# GIVEN INSTRUCTION:
Return the records, each one exactly as written.

# PROVIDED RECORDS:

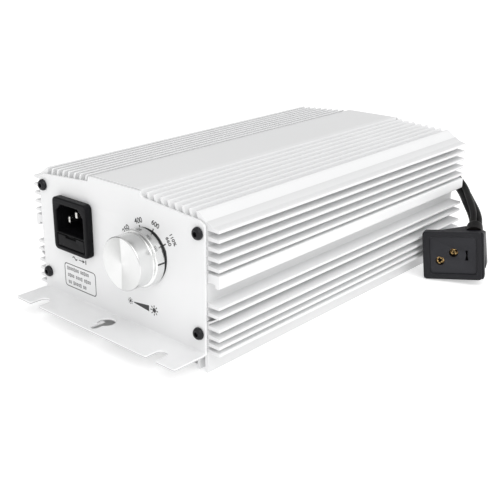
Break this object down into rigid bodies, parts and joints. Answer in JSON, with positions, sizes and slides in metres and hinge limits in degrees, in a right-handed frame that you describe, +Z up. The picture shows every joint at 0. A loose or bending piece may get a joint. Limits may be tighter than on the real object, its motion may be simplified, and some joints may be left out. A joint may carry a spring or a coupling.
{
  "type": "grow lamp ballast",
  "caption": "Dimmable electronic ballast for a grow lamp: finned white extruded case, mounting flanges, fused mains inlet, stepped dimmer knob and a short lead with a lamp socket.",
  "frame": {"origin": "floor level under the middle of the case, without the lamp lead", "axes": "+Y along the case from the control end to the lead end, +Z up, +X to the right seen from the control end"},
  "size_m": [0.1966, 0.3297, 0.0922],
  "materials": {
    "white_coat": "satin white powder coat on aluminium extrusion and sheet",
    "black_oxide": "black oxide steel",
    "inlet_black": "semi-gloss black nylon",
    "nickel_pin": "nickel-plated brass",
    "fuse_tube": "glass tube with metal caps",
    "turned_aluminium": "turned and spun, clear anodised",
    "plain_aluminium": "mill finish",
    "steel": "zinc-plated steel",
    "black_housing": "moulded black plastic",
    "insulation": "amber insulating film",
    "board": "green solder mask on glass-fibre laminate",
    "ferrite": "dark sintered ferrite",
    "winding": "enamelled copper wire",
    "film_block": "yellow moulded box capacitor",
    "capacitor_sleeve": "dark shrink sleeve on an aluminium can",
    "brown_wire": "brown insulated wire",
    "blue_wire": "blue insulated wire",
    "green_wire": "green insulated wire",
    "ribbon": "grey ribbon cable",
    "cord_jacket": "black flexible jacket over three cores",
    "socket_plastic": "charcoal moulded plastic",
    "socket_brass": "brass spring contacts"
  },
  "bodies": {
    "case": {"upper_shell": "white_coat", "lower_shell": "white_coat", "front_plate": "white_coat", "rear_plate": "white_coat", "front_screw_upper_left": "black_oxide", "front_screw_upper_right": "black_oxide", "front_screw_lower_left": "black_oxide", "front_screw_lower_right": "black_oxide", "rear_screw_upper_left": "black_oxide", "rear_screw_upper_right": "black_oxide", "rear_screw_lower_left": "black_oxide", "rear_screw_lower_right": "black_oxide", "inlet_body": "inlet_black", "inlet_pin_line": "nickel_pin", "inlet_pin_neutral": "nickel_pin", "inlet_pin_earth": "nickel_pin", "heat_spreader": "plain_aluminium", "switch_nut": "steel", "switch_washer": "steel", "rotary_switch": "black_housing", "mains_relay": "black_housing", "bridge_rectifier": "black_housing", "power_transistor_1": "black_housing", "power_transistor_2": "black_housing", "power_transistor_3": "black_housing", "power_transistor_4": "black_housing", "cord_gland": "black_housing", "gland_nut": "black_housing", "insulation_sheet": "insulation", "circuit_board": "board", "control_board": "board", "pfc_inductor_core": "ferrite", "lamp_inductor_core": "ferrite", "common_mode_choke": "winding", "pfc_inductor_coil": "winding", "lamp_inductor_coil": "winding", "igniter_coil": "winding", "film_capacitor_1": "film_block", "film_capacitor_2": "film_block", "film_capacitor_3": "film_block", "bulk_capacitor_1": "capacitor_sleeve", "bulk_capacitor_2": "capacitor_sleeve", "bulk_capacitor_3": "capacitor_sleeve", "line_wire": "brown_wire", "output_wire_live": "brown_wire", "neutral_wire": "blue_wire", "output_wire_return": "blue_wire", "earth_wire": "green_wire", "switch_ribbon": "ribbon", "output_cord": "cord_jacket", "socket_face": "socket_plastic", "socket_back": "socket_plastic", "socket_contact_1": "socket_brass", "socket_contact_2": "socket_brass"},
    "dimmer": {"dimmer_knob": "turned_aluminium", "knob_set_screw": "black_oxide", "switch_shaft": "steel"},
    "fuse_tray": {"fuse_drawer": "inlet_black", "fuse": "fuse_tube", "spare_fuse": "fuse_tube"}
  },
  "joints": [
    {"name": "dimmer_turn", "type": "hinge", "parent": "case", "child": "dimmer", "pos_m": [0.0242, -0.14, 0.056], "axis": [0, -1, 0], "range_deg": [0, 144]},
    {"name": "fuse_drawer_slide", "type": "slide", "parent": "case", "child": "fuse_tray", "axis": [0, -1, 0], "range_m": [0, 0.016]}
  ]
}
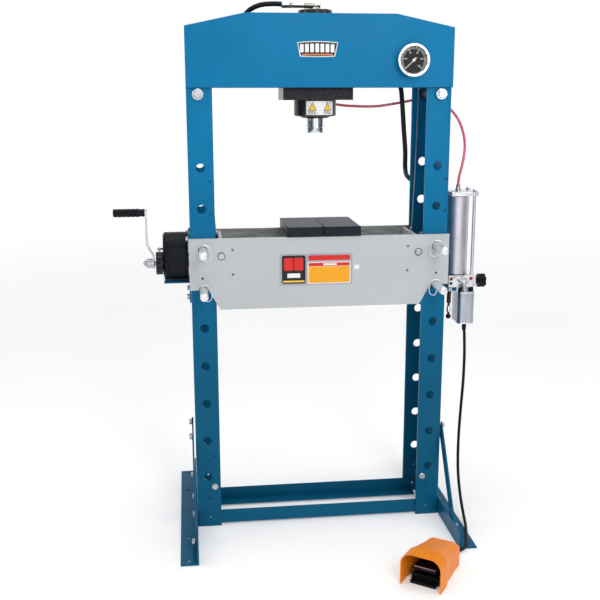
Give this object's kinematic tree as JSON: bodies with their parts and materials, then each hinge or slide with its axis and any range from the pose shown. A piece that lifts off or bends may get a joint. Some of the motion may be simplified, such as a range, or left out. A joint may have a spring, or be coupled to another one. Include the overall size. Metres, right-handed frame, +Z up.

# RESPONSE TO THIS EXERCISE:
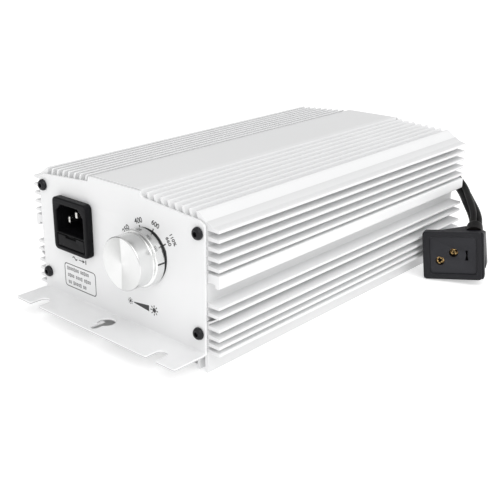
Break this object down into rigid bodies, parts and joints. Answer in JSON, with positions, sizes and slides in metres and hinge limits in degrees, in a right-handed frame that you describe, +Z up. The picture shows every joint at 0. A loose or bending piece may get a joint. Limits may be tighter than on the real object, its motion may be simplified, and some joints may be left out. A joint may carry a spring or a coupling.
{
  "type": "grow lamp ballast",
  "caption": "Dimmable electronic ballast for a grow lamp: finned white extruded case, mounting flanges, fused mains inlet, stepped dimmer knob and a short lead with a lamp socket.",
  "frame": {"origin": "floor level under the middle of the case, without the lamp lead", "axes": "+Y along the case from the control end to the lead end, +Z up, +X to the right seen from the control end"},
  "size_m": [0.1966, 0.3297, 0.0922],
  "materials": {
    "white_coat": "satin white powder coat on aluminium extrusion and sheet",
    "black_oxide": "black oxide steel",
    "inlet_black": "semi-gloss black nylon",
    "nickel_pin": "nickel-plated brass",
    "fuse_tube": "glass tube with metal caps",
    "turned_aluminium": "turned and spun, clear anodised",
    "plain_aluminium": "mill finish",
    "steel": "zinc-plated steel",
    "black_housing": "moulded black plastic",
    "insulation": "amber insulating film",
    "board": "green solder mask on glass-fibre laminate",
    "ferrite": "dark sintered ferrite",
    "winding": "enamelled copper wire",
    "film_block": "yellow moulded box capacitor",
    "capacitor_sleeve": "dark shrink sleeve on an aluminium can",
    "brown_wire": "brown insulated wire",
    "blue_wire": "blue insulated wire",
    "green_wire": "green insulated wire",
    "ribbon": "grey ribbon cable",
    "cord_jacket": "black flexible jacket over three cores",
    "socket_plastic": "charcoal moulded plastic",
    "socket_brass": "brass spring contacts"
  },
  "bodies": {
    "case": {"upper_shell": "white_coat", "lower_shell": "white_coat", "front_plate": "white_coat", "rear_plate": "white_coat", "front_screw_upper_left": "black_oxide", "front_screw_upper_right": "black_oxide", "front_screw_lower_left": "black_oxide", "front_screw_lower_right": "black_oxide", "rear_screw_upper_left": "black_oxide", "rear_screw_upper_right": "black_oxide", "rear_screw_lower_left": "black_oxide", "rear_screw_lower_right": "black_oxide", "inlet_body": "inlet_black", "inlet_pin_line": "nickel_pin", "inlet_pin_neutral": "nickel_pin", "inlet_pin_earth": "nickel_pin", "heat_spreader": "plain_aluminium", "switch_nut": "steel", "switch_washer": "steel", "rotary_switch": "black_housing", "mains_relay": "black_housing", "bridge_rectifier": "black_housing", "power_transistor_1": "black_housing", "power_transistor_2": "black_housing", "power_transistor_3": "black_housing", "power_transistor_4": "black_housing", "cord_gland": "black_housing", "gland_nut": "black_housing", "insulation_sheet": "insulation", "circuit_board": "board", "control_board": "board", "pfc_inductor_core": "ferrite", "lamp_inductor_core": "ferrite", "common_mode_choke": "winding", "pfc_inductor_coil": "winding", "lamp_inductor_coil": "winding", "igniter_coil": "winding", "film_capacitor_1": "film_block", "film_capacitor_2": "film_block", "film_capacitor_3": "film_block", "bulk_capacitor_1": "capacitor_sleeve", "bulk_capacitor_2": "capacitor_sleeve", "bulk_capacitor_3": "capacitor_sleeve", "line_wire": "brown_wire", "output_wire_live": "brown_wire", "neutral_wire": "blue_wire", "output_wire_return": "blue_wire", "earth_wire": "green_wire", "switch_ribbon": "ribbon", "output_cord": "cord_jacket", "socket_face": "socket_plastic", "socket_back": "socket_plastic", "socket_contact_1": "socket_brass", "socket_contact_2": "socket_brass"},
    "dimmer": {"dimmer_knob": "turned_aluminium", "knob_set_screw": "black_oxide", "switch_shaft": "steel"},
    "fuse_tray": {"fuse_drawer": "inlet_black", "fuse": "fuse_tube", "spare_fuse": "fuse_tube"}
  },
  "joints": [
    {"name": "dimmer_turn", "type": "hinge", "parent": "case", "child": "dimmer", "pos_m": [0.0242, -0.14, 0.056], "axis": [0, -1, 0], "range_deg": [0, 144]},
    {"name": "fuse_drawer_slide", "type": "slide", "parent": "case", "child": "fuse_tray", "axis": [0, -1, 0], "range_m": [0, 0.016]}
  ]
}
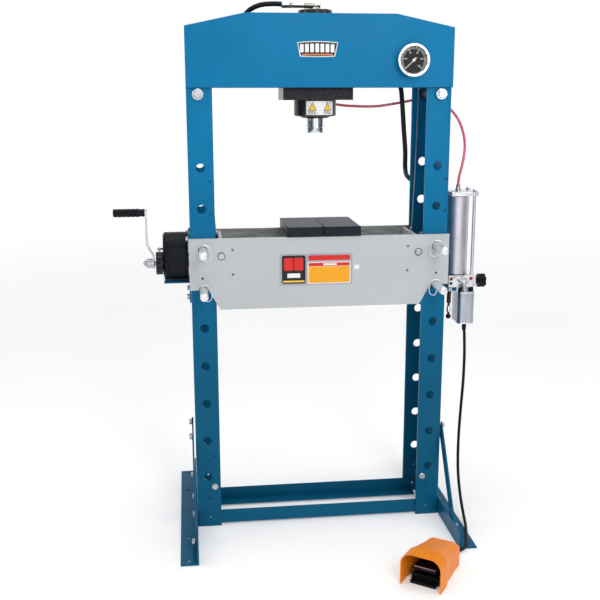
Give this object's kinematic tree as JSON: bodies with their parts and materials, then each hinge or slide with its axis and any range from the pose shown. A piece that lifts off or bends may get a joint. Some of the motion may be simplified, such as a range, or left out. A joint may have a spring, or be coupled to another one. Include the overall size. Metres, right-handed frame, +Z up.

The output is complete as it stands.